Sig Sauer's Elite Performance 60-gr. HT (Hunting) all-copper hollow point flew at 2535 f.p.s. for 856 ft.-lbs. of energy. It yielded a best group of 0.83" with an average of 0.98". Federal Premium's Gold Medal 69-gr. Sierra Match King boat-tail hollow point launched at 2663 f.p.s. for 1087 ft.-lbs. of energy. It produced the tightest groups of the test set, with a best group of 0.64" and an average of 0.76"

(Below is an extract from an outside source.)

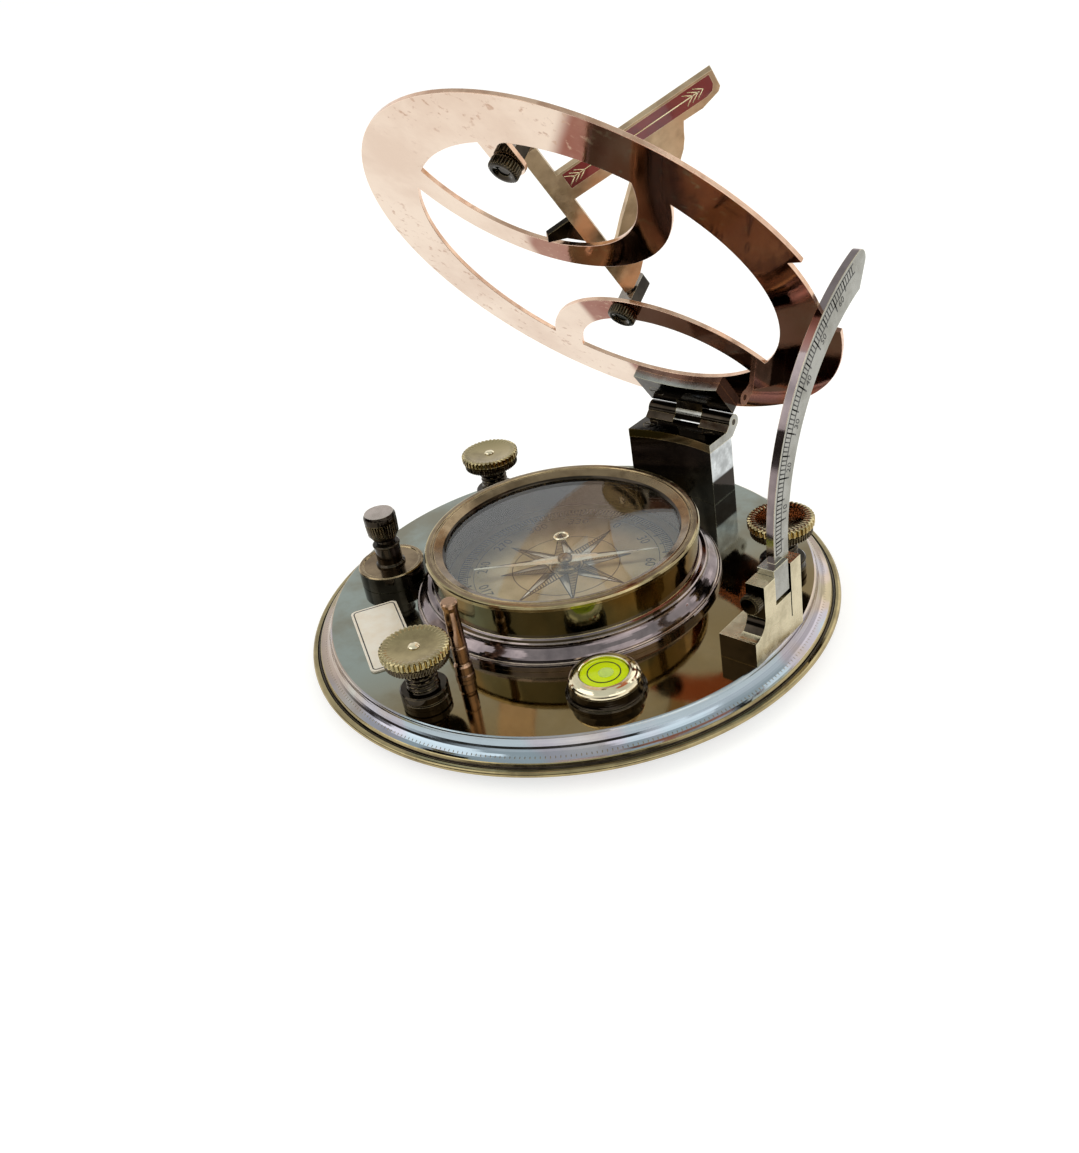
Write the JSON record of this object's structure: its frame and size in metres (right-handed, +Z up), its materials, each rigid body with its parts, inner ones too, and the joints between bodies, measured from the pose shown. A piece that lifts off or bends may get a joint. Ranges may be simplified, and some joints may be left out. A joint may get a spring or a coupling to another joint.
{
  "type": "equinoctial sundial compass",
  "caption": "Equinoctial sundial compass: tilting hour ring with a folding gnomon, latitude arc, magnetic compass, round level and needle lock on a round plate with levelling screws.",
  "frame": {"origin": "centre of the plane that the levelling screws' ends stand on, on the plate's axis", "axes": "+Z up, +Y towards the hinge of the hour ring, +X towards the latitude arc"},
  "size_m": [0.15, 0.15, 0.146],
  "materials": {
    "aged_brass": "aged, mirror polished",
    "bright_brass": "polished",
    "black_bronze": "dark bronzed, polished",
    "copper": "polished copper with light tarnish",
    "pale_brass": "lightly tarnished",
    "glass": "clear",
    "vial": "clear, tinted liquid",
    "enamel": "gloss enamel",
    "label": "satin",
    "needle_steel": "bright"
  },
  "bodies": {
    "base": {"base_plate": "aged_brass", "screw_bosses": "black_bronze", "compass_case": "aged_brass", "dial_plate": "pale_brass", "compass_glass": "glass", "bezel": "bright_brass", "needle_pin": "bright_brass", "lock_drum": "black_bronze", "lock_column": "black_bronze", "lever_fulcrum": "bright_brass", "lever_pin": "pale_brass", "rest_post": "bright_brass", "level_cup": "black_bronze", "level_ring": "bright_brass", "level_vial": "vial", "label_plate": "label", "plate_screws": "bright_brass", "hinge_block": "black_bronze", "lower_leaf": "black_bronze", "lower_leaf_screws": "black_bronze", "hinge_pin": "black_bronze", "arc_bracket": "bright_brass"},
    "ring": {"upper_leaf": "black_bronze", "upper_leaf_screws": "black_bronze", "hour_ring": "copper", "gnomon_post_upper": "black_bronze", "gnomon_post_lower": "black_bronze", "gnomon_nuts": "black_bronze"},
    "gnomon": {"gnomon": "pale_brass", "gnomon_enamel": "enamel", "gnomon_tail": "black_bronze"},
    "arc": {"latitude_arc": "pale_brass"},
    "clamp": {"clamp_screw": "black_bronze", "clamp_knob": "black_bronze"},
    "needle": {"needle": "needle_steel", "needle_cap": "bright_brass"},
    "knob": {"lock_knob": "black_bronze"},
    "lever": {"lock_lever": "bright_brass"},
    "lifter": {"needle_lifter": "pale_brass"},
    "shaft_1": {"levelling_shaft_1": "black_bronze"},
    "head_1": {"levelling_head_1": "bright_brass"},
    "shaft_2": {"levelling_shaft_2": "black_bronze"},
    "head_2": {"levelling_head_2": "bright_brass"},
    "shaft_3": {"levelling_shaft_3": "black_bronze"},
    "head_3": {"levelling_head_3": "bright_brass"}
  },
  "joints": [
    {"name": "ring_fold", "type": "hinge", "parent": "base", "child": "ring", "pos_m": [0, 0.066, 0.03305], "axis": [-1, 0, 0], "range_deg": [-52.7, 36.3]},
    {"name": "gnomon_fold", "type": "hinge", "parent": "ring", "child": "gnomon", "pos_m": [0, 0.03299, 0.09355], "axis": [0, 0.5924, -0.8056], "range_deg": [-133.5, 45.5]},
    {"name": "arc_fold", "type": "hinge", "parent": "base", "child": "arc", "pos_m": [0.0654, 0.0034, 0.0273], "axis": [0, 1, 0], "range_deg": [0, 80]},
    {"name": "clamp_turn", "type": "hinge", "parent": "base", "child": "clamp", "pos_m": [0.0654, 0.0034, 0.0273], "axis": [0, 1, 0], "range_deg": [-180, 180]},
    {"name": "needle_turn", "type": "hinge", "parent": "base", "child": "needle", "pos_m": [0, 0, 0.0171], "axis": [0, 0, 1], "continuous": true},
    {"name": "lock_turn", "type": "hinge", "parent": "base", "child": "knob", "pos_m": [-0.04905, -0.02235, 0.0211], "axis": [0, 0, -1], "range_deg": [0, 180]},
    {"name": "lever_rock", "type": "hinge", "parent": "base", "child": "lever", "pos_m": [-0.03085, -0.01406, 0.0062], "axis": [0.4147, -0.91, 0], "range_deg": [0, 1.35]},
    {"name": "lifter_rise", "type": "slide", "parent": "base", "child": "lifter", "axis": [0, 0, 1], "range_m": [0, 0.0008]},
    {"name": "level_slide_1", "type": "slide", "parent": "base", "child": "shaft_1", "axis": [0, 0, -1], "range_m": [-0.002, 0.002]},
    {"name": "level_turn_1", "type": "hinge", "parent": "shaft_1", "child": "head_1", "pos_m": [0.05088, 0.03142, 0.0251], "axis": [0, 0, -1], "range_deg": [-576, 576]},
    {"name": "level_slide_2", "type": "slide", "parent": "base", "child": "shaft_2", "axis": [0, 0, -1], "range_m": [-0.002, 0.002]},
    {"name": "level_turn_2", "type": "hinge", "parent": "shaft_2", "child": "head_2", "pos_m": [-0.05265, 0.02835, 0.0251], "axis": [0, 0, -1], "range_deg": [-576, 576]},
    {"name": "level_slide_3", "type": "slide", "parent": "base", "child": "shaft_3", "axis": [0, 0, -1], "range_m": [-0.002, 0.002]},
    {"name": "level_turn_3", "type": "hinge", "parent": "shaft_3", "child": "head_3", "pos_m": [0.00177, -0.05977, 0.0251], "axis": [0, 0, -1], "range_deg": [-576, 576]}
  ],
  "couplings": [
    {"joint": "lever_rock", "follows": "lifter_rise", "rad_per_m": 29.496},
    {"joint": "lock_turn", "follows": "lifter_rise", "rad_per_m": 3926.6},
    {"joint": "level_turn_1", "follows": "level_slide_1", "rad_per_m": 5026},
    {"joint": "level_turn_2", "follows": "level_slide_2", "rad_per_m": 5026},
    {"joint": "level_turn_3", "follows": "level_slide_3", "rad_per_m": 5026}
  ]
}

Randy Luth's ongoing pursuit of excellence is clearly evident throughout the design and finish of the components included in this at-home rifle build. I'm impressed both by the gear and the Luth-AR team producing it. Patriot Ordnance Factory is clearly meeting the same high standards. The fair pricing for Luth-AR components provides plenty of bang for the buck. That combined with a bit of the do-it-yourself sweat equity shaved hundreds of dollars off of what would be a significantly more expensive factory-assembled AR Carbine. For more, visit luth-ar.com and pof-usa.com.
Component Provider: Luth-AR
Component Provider: Patriot Ordnance Factory, Inc. (POF)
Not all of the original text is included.